The tree metaphor expands from characters brutalized by others, to characters which suffer from immoral impulses. Shakespeare goes as far as letting Aaron’s execution be a live burial, planting him in the ground to connect him further to his treelike qualities. Aaron’s metaphorical ‘planting’ entrenches him twofold; he no longer can attempt redemption, and becomes immobile to the corrupt moral structure beyond the constraints of Titus.
Additionally, the “dead trunk” upon which Lavinia is raped, Bassianus, furthers the connection between helpless characters and stationary trees.

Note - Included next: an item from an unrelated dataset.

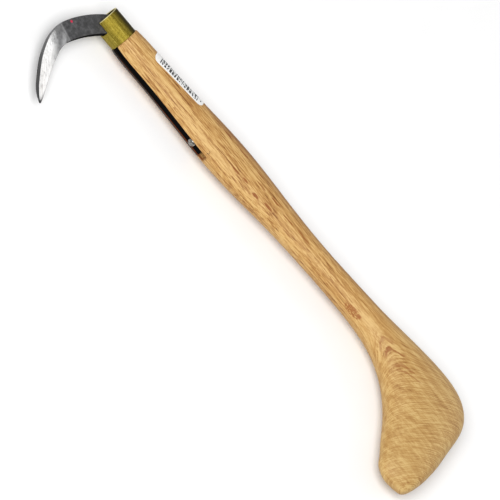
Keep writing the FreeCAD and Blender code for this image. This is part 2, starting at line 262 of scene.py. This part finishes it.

The raping of one’s future wife atop their dead body is a graphic scene to imagine. It suggests the most sexually submissive position possible for both characters, and the inability for either to defend against it. Rather than just being ‘dead,’ Bassianus becomes another submissive tree victim to those with power. Bassianus’ death and the subsequent raping of Lavinia expresses the ultimate form of subservience to a more dominant force. 
The setting of the latter action, however, introduces the wider metaphor which trees, or humans merely are a component of. While the rape directly takes place upon Bassianus’ dead body, it occurs while within a forest on a royal hunt. A hunt implies man’s domination over nature, suggesting the forest’s savagery is controlled, accessible, and detachable at will. The dichotomy between nature and civilization traditionally expresses distinct favor towards the former, with society being a corrupting influence. Shakespeare, however turns this association on its head; humanity believes it can freely leave its worst impulses at the door, and routinely engage in acts of perpetual warfare while remaining morally coherent.